Brian described how in the new world of sales, marketing must play a major role in preparing salespeople to add value in sales conversations. For most sales organizations this will require that marketing makes the shift from a marketing approach to a customer approach which means treating the sales conversation as a marketing medium along with brand and other traditional marketing strategies. The focus must be on who is the customer and what the does the customer need to be successful.
Because the need for marketing to transition to a customer approach from a marketing approach is essential, I explored with Brian how he saw that in terms some of the current selling strategies that advocate that marketing provide scripts that negate or marginalize the need for a salesperson to engage a customer with a need dialogue.
When I posed this to Brian, he reinforced that the need dialogue was critical to developing the kind of “customer intimacy” he sees as essential and that salespeople must be more prepared to engage in a need dialogue and leverage but not rely on over generalizations about customer needs or priorities that are made available to them by marketing.

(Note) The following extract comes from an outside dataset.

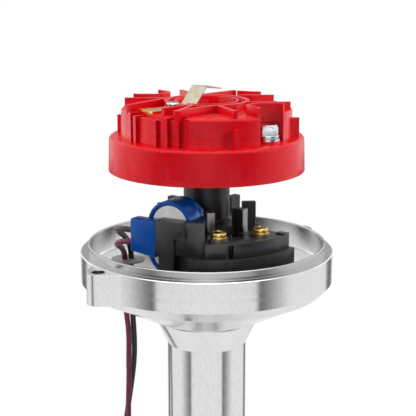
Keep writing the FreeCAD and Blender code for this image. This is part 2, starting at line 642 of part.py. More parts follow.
def rotor_top():
    """Rings, walls and ribs that stand on the rotor's roof, most of them the same on both sides."""
    z0, z1 = TURRET_TOP_Z - 0.5, RIB_TOP_Z
    parts = [ring(WELL_R + 0.9, WELL_R, z0, z1), ring(15.5, 13.9, z0, z1)]
    for start, end in (
        ((-10.9, -27.6), (4.0, -13.6)),
        ((4.0, -13.8), (9.8, -28.6)),
        ((14.8, -5.5), (30.0, -5.5)),
    ):
        wall = bar(start, end, 1.5, z0, z1)
        parts += [wall, opposite(wall)]
    for start, end in (
        ((-27.7, -13.2), (-13.0, 7.9)),
        ((-10.3, -28.6), (-5.2, -14.2)),
        ((11.9, 25.6), (20.5, 22.2)),
        ((11.4, 13.0), (25.0, 13.6)),
        ((-15.1, -21.4), (-3.4, -9.6)),
    ):
        parts.append(bar(start, end, 1.5, z0, z1))
    top = parts[0].fuse(parts[1:])
    channel = turned(box(5.0, 33.0, -3.4, 3.4, TURRET_TOP_Z, RIB_TOP_Z + 5), TIP_AZIMUTH)
    rim = pocket(1.2, z0, POCKET_RIM_Z).cut(pocket(0.0, z0 - 1, POCKET_RIM_Z + 1))
    rim = rim.common(box(POCKET_X[0] - 6, POCKET_X[1] + 0.4, -26.0, 0, z0, POCKET_RIM_Z))
    rim = rim.common(cylinder(TURRET_R - 0.3, z0, POCKET_RIM_Z))
    top = top.common(cylinder(TURRET_R - 0.1, z0, z1))
    return top.cut(channel).fuse([rim, opposite(rim)])


def rotor_body():
    """Round moulded rotor: skirt, deck, hollow turret with two bolt pockets, well, walls and fins."""
    body = revolved([
        (0, SKIRT_BOTTOM_Z),
        (SKIRT_R, SKIRT_BOTTOM_Z),
        (SKIRT_TOP_R, DECK_Z),
        (TURRET_R, DECK_Z),
        (TURRET_R, TURRET_TOP_Z),
        (0, TURRET_TOP_Z),
    ])
    body = body.makeFillet(1.4, edges_on(body, SKIRT_TOP_R, DECK_Z) + edges_on(body, TURRET_R, TURRET_TOP_Z))
    inner_r = TURRET_R - TURRET_WALL
    body = body.cut([
        cylinder(SKIRT_R - SKIRT_WALL, SKIRT_BOTTOM_Z - 1, PLATE_TOP_Z),
        cylinder(inner_r, PLATE_TOP_Z - 1, TURRET_TOP_Z - TURRET_ROOF),
        sector(TURRET_R + 1, TURRET_R - 1.3, DECK_Z, TURRET_TOP_Z + 3, PANEL_START, PANEL_END),
        sector(TURRET_R + 1, TURRET_R - 4.2, TURRET_TOP_Z - 1.2, TURRET_TOP_Z + 3, PANEL_START, PANEL_END),
    ])
    inside = cylinder(inner_r + 0.5, PLATE_TOP_Z, TURRET_TOP_Z)
    walls = pocket(2.0, PLATE_TOP_Z, TURRET_TOP_Z).common(inside)
    cup = cylinder(WELL_R + 1.8, TURRET_TOP_Z - WELL_DEPTH + 0.3, TURRET_TOP_Z - 0.1)
    body = joined(body, [walls, opposite(walls), cup, rotor_top()] + panel_fins())
    void = pocket(0.0, DECK_Z, POCKET_RIM_Z + 1)
    seat = cylinder(BOLT_R + 2.3, DECK_Z - 0.5, POCKET_FLOOR_Z, BOLT_X, BOLT_Y)
    tower_screw = polar(14.9, TIP_AZIMUTH)
    body = joined(without(body, [void, opposite(void)]), [seat, opposite(seat)])
    cuts = [cylinder(WELL_R, RIB_TOP_Z - WELL_DEPTH, RIB_TOP_Z + 5)]
    cuts += [cylinder(BOLT_R + SCREW_CLEARANCE, PLATE_TOP_Z - 1, DECK_Z + 3, side * BOLT_X, side * BOLT_Y)
             for side in (1, -1)]
    cuts.append(cylinder(1.5, TURRET_TOP_Z - TURRET_ROOF - 1, TURRET_TOP_Z + 1, *tower_screw))
    fins = []
    for azimuth, z_top in ((-71.3, RIM_Z + 46.3), (-6.0, RIM_Z + 46.5), (167.0, RIM_Z + 46.0)):
        fin = box(TURRET_R - 0.6, TURRET_R + 2.6, -1.0, 1.0, DECK_Z - 1, z_top)
        fins.append(turned(fin, azimuth))
    add("rotor", joined(without(body, cuts), fins))


def panel_fins():
    """Upright fins across the sunk panel below the rotor tip, each with its own height."""
    fins = []
    for azimuth, drop in ((-150.6, 0.0), (-144.3, 0.7), (-125.5, 1.2), (-117.2, 0.3), (-109.2, -2.5), (-102.4, 0.2)):
        fin = box(TURRET_R - 4.7, TURRET_R, -0.8, 0.8, DECK_Z - 0.5, TURRET_TOP_Z - drop)
        fins.append(turned(fin, azimuth))
    return fins


def rotor_bolts():
    """Hexagon head bolt, split washer and flat washer at each pocket."""
    z = POCKET_FLOOR_Z
    hexagon = [polar(HEX_R, 60 * i + 10) for i in range(6)]
    for index, side in ((1, 1), (2, -1)):
        x, y = side * BOLT_X, side * BOLT_Y
        add("rotor_washer_%d" % index, ring(4.3, BOLT_R, z, z + 0.8, x, y))
        split = ring(4.0, BOLT_R, z + 0.8, z + 2.0, x, y)
        gap = bar((x, y), (x + 1.7, y - 4.5), 0.6, z, z + 3)
        add("rotor_lock_washer_%d" % index, split.cut(gap))
        head = prism([(x + side * px, y + side * py) for px, py in hexagon], z + 2.0, z + 5.6)
        crown = Part.makeCone(HEX_R + 0.9, HEX_R - 0.6, 4.0, V(x, y, z + 2.0))
        shank = cylinder(BOLT_R, PLATE_TOP_Z - PLATE_H - 2.0, z + 2.1, x, y)
        add("rotor_bolt_%d" % index, head.common(crown).fuse(shank))


def rotor_contacts():
    """Brass tip, its pan head screw and the spring strip that rises to the middle."""
    z = TURRET_TOP_Z
    half = TIP_HALF_WIDTH
    outline = [(11.0, -2.8), (20.5, -2.8), (22.5, -half), (TIP_LENGTH, -half),
               (TIP_LENGTH, half), (22.5, half), (20.5, 2.8), (11.0, 2.8)]
    tip = prism(outline, z, z + TIP_H)
    hole = cylinder(1.5, z - 1, z + 5, 14.9, 0)
    add("rotor_tip", turned(tip.cut(hole), TIP_AZIMUTH))
    low = z + TIP_H
    end_z = STRIP_FOLD_Z - 0.8
    path = [(17.2, low), (8.0, low), (3.2, STRIP_FOLD_Z), (-3.6, end_z)]
    thick = [(17.2, low + STRIP_H), (8.2, low + STRIP_H), (3.4, STRIP_FOLD_Z + STRIP_H), (-3.6, end_z + STRIP_H)]
    points = [V(r, -STRIP_WIDTH / 2, h) for r, h in path + thick[::-1]]
    strip = Part.Face(Part.makePolygon(points + points[:1])).extrude(V(0, STRIP_WIDTH, 0))
    beside = STRIP_TAB_WIDTH / 2
    corners = [box(9.2, 18, y0, y1, z, z + 3) for y0, y1 in ((-9, -beside), (beside, 9))]
    add("contact_spring", turned(strip.cut([hole] + corners), TIP_AZIMUTH))
    head_z = low + STRIP_H
    x, y = polar(14.9, TIP_AZIMUTH)
    head = cylinder(2.5, head_z, head_z + 1.5, x, y)
    head = head.makeFillet(0.8, [e for e in head.Edges if abs(e.BoundBox.ZMin - head_z - 1.5) < 0.01])
    slot = bar((x - 3, y + 1), (x + 3, y - 1), 0.7, head_z + 0.8, head_z + 3)
    add("tip_screw", head.cut(slot).fuse(cylinder(1.5, z - TURRET_ROOF - 0.6, head_z + 0.5, x, y)))


# Leads

def lead(points, name):
    """Round lead along straight runs joined by tangent arcs; prints the bend radii."""
    runs = [(b - a).Length for a, b in zip(points, points[1:])]
    edges = []
    at = points[0]
    radii = []
    for i in range(1, len(points) - 1):
        before = (points[i] - points[i - 1]).normalize()
        after = (points[i + 1] - points[i]).normalize()
        turn = before.getAngle(after)
        reach = 0.45 * min(runs[i - 1], runs[i])
        radii.append(reach / math.tan(turn / 2))
        start = points[i] - before * reach
        end = points[i] + after * reach
        inward = (after - before).normalize()
        centre = points[i] + inward * (radii[-1] / math.cos(turn / 2))
        middle = centre - inward * radii[-1]
        edges.append(Part.makeLine(at, start))
        edges.append(Part.Arc(start, middle, end).toShape())
        at = end
    edges.append(Part.makeLine(at, points[-1]))
    spine = Part.Wire(edges)
    first = (points[1] - points[0]).normalize()
    profile = Part.Wire([Part.Edge(Part.Circle(points[0], first, LEAD_R))])
    tube = spine.makePipeShell([profile], True, False)
    print(name, "length %.0f" % spine.Length, "bend radii", ["%.1f" % r for r in radii],
          "volume ratio %.3f" % (tube.Volume / (spine.Length * math.pi * LEAD_R ** 2)))
    add(name, tube)
    return points[-1]


def leads():
    """Grommet, the pickup's two leads and the two-way connector at their lower end."""
    violet_x, violet_y = GROMMET_X - 1.15, GROMMET_Y - 0.7
    black_x, black_y = GROMMET_X + 1.15, GROMMET_Y + 0.7
    stem_bottom = RIM_Z - 27.0
    holes = [cylinder(LEAD_R, stem_bottom - 1, FLOOR_Z + 5, x, y)
             for x, y in ((violet_x, violet_y), (black_x, black_y))]
    stem = cylinder(GROMMET_STEM_R, stem_bottom, FLOOR_Z + 0.1, GROMMET_X, GROMMET_Y)
    disc = cylinder(GROMMET_R, FLOOR_Z, FLOOR_Z + GROMMET_H, GROMMET_X, GROMMET_Y)
    add("grommet", disc.fuse(stem).cut(holes))
    exit_dir = V(*polar(1, COIL_AZIMUTH - 90), 0)
    face = V(*polar(COIL_OUTER + 3.2, COIL_AZIMUTH), 0) + exit_dir * (LEAD_BLOCK_SIDE + 0.05)
    black_start = V(face.x, face.y, RIM_Z + 8.7)
    violet_start = V(face.x, face.y, RIM_Z + 4.7)
    end_z = -112.0
    black_end = lead([
        black_start,
        V(-31.0, -16.0, RIM_Z + 8.7),
        V(-32.6, -7.8, RIM_Z + 5.6),
        V(black_x - 1.25, black_y - 6.6, RIM_Z + 1.0),
        V(black_x, black_y - 0.2, RIM_Z - 5.0),
        V(black_x, black_y, RIM_Z - 30.0),
        V(black_x + 1.6, black_y, 28.0),
        V(black_x - 2.6, black_y - 0.2, -8.0),
        V(GROMMET_X + 1.7, GROMMET_Y, -60.0),
        V(GROMMET_X + 1.5, GROMMET_Y, end_z),
    ], "black_lead")
    violet_end = lead([
        violet_start,
        V(-31.2, -16.4, RIM_Z + 3.9),
        V(-33.0, -8.0, RIM_Z + 0.3),
        V(violet_x - 0.65, violet_y - 7.2, RIM_Z - 2.3),
        V(violet_x, violet_y, RIM_Z - 6.8),
        V(violet_x, violet_y - 0.1, RIM_Z - 32.0),
        V(violet_x + 1.4, violet_y - 1.4, 28.0),
        V(violet_x + 0.8, violet_y - 2.6, -8.0),
        V(GROMMET_X - 1.7, GROMMET_Y - 0.4, -60.0),
        V(GROMMET_X - 1.5, GROMMET_Y, end_z),
    ], "violet_lead")
    x, y = (black_end.x + violet_end.x) / 2, black_end.y
    shell = box(x - 4.6, x + 4.6, y - 3.2, y + 3.2, end_z - 24, end_z)
    collar = box(x - 5.6, x + 5.6, y - 4.2, y + 4.2, end_z - 10, end_z - 7)
    latch = box(x - 1.8, x + 1.8, y - 5.0, y - 3.0, end_z - 20, end_z - 9)
    mouths = [box(cx - 1.3, cx + 1.3, y - 1.3, y + 1.3, end_z - 25, end_z - 14) for cx in (x - 1.9, x + 1.9)]
    add("connector_shell", shell.fuse([collar, latch]).cut(mouths))
    pins = [cylinder(0.8, end_z - 22, end_z - 14, cx, y) for cx in (x - 1.9, x + 1.9)]
    add("connector_pin_1", pins[0])
    add("connector_pin_2", pins[1])


def main():
    housing()
    bushings()
    gear_bottom, pin_hole = gear()
    shaft(gear_bottom, pin_hole)
    advance()
    reluctor()
    coil()
    pickup()
    rotor_body()
    rotor_bolts()
    rotor_contacts()
    leads()
    os.makedirs("parts", exist_ok=True)
    for name, shape in NODES.items():
        if not shape.isValid() or len(shape.Solids) != 1:
            print("check", name, "valid", shape.isValid(), "solids", len(shape.Solids))
        shape.exportStep("parts/%s.step" % name)
    print(len(NODES), "nodes")


main()
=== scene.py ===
import json
import math

import bmesh
import bpy
from mathutils import Matrix, Vector

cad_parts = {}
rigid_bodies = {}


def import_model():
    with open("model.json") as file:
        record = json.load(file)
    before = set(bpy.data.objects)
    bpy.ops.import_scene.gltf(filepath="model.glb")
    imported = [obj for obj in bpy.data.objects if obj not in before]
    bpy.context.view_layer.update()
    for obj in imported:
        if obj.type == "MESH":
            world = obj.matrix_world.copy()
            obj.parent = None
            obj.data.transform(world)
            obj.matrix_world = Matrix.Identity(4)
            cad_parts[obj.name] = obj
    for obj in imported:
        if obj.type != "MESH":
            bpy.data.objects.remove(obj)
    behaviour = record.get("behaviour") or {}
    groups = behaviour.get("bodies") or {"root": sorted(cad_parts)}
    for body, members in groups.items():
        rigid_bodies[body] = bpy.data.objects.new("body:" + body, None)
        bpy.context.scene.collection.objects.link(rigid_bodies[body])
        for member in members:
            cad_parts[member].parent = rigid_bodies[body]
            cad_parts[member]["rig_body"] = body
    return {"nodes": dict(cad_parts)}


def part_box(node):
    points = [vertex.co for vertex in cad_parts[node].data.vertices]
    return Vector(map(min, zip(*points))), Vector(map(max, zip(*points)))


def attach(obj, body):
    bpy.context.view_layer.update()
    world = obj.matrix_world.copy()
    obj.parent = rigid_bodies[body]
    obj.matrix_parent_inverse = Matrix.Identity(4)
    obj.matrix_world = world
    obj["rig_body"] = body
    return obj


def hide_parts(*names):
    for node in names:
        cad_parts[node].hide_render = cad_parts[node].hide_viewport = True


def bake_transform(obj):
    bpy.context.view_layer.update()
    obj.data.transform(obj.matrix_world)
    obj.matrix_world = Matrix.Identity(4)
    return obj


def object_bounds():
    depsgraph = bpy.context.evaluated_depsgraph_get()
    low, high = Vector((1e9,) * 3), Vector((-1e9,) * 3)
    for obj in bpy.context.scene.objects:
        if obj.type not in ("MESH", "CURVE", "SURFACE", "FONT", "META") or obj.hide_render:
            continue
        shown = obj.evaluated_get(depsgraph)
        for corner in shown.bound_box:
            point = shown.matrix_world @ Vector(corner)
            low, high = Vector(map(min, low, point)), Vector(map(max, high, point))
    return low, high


bl_info = {
    "name": "Ignition distributor",
    "version": (1, 0, 0),
    "blender": (4, 5, 0),
    "location": "3D View > Sidebar > Distributor",
    "description": "Dresses the distributor's frame with its finishes, leads, springs and studio",
    "category": "Object",
}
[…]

Another important change Brian focused on is the change that must occur in how salespeople communicate internally. He sees a need for them to clearly articulate their customers’ needs within their own organizations without being made to feel like whiners. When salespeople consistently close the feedback loop, they will provide their sales organizations with invaluable customer intelligence about customers and the changes in the marketplace.
The three major changes that sales organizations are facing – change in business, change in buyers, and change in their own sales organizations — have all converged at once to create the new and formidable challenges. But Brian sees some good news in this: Because expertise has been reset and no organization has figured it all out (yet) and all are on the same level in the need to learn and adapt, a real window of opportunity for differentiation has opened up for the sales organizations and salespeople who step up their game.
With greater preparation, knowledge, and skill salespeople can provide insight and ask focused questions around priority issues to get at the multiple perspectives and see the root of problems. Far from going in and telling customers what to do, salespeople must be able to create a vision of success with the customer based on the preparation, probing, and value add.
To conclude Brian suggests that each salesperson, sales manager, and marketer ask him/herself the question What role do I play with my customer? The answer will be different for each company and sales role but the key is to answer the question from the desk of the customer.
Brian’s dedication to sales excellence shone through without any pretense. I was particularly stuck with Brian’s thought that in our new complex sales world all of us, no matter how successful, experienced, struggling, or new to selling, take on the mentality of a toddler – fall down, get up, ask a lot of questions, and keep on learning.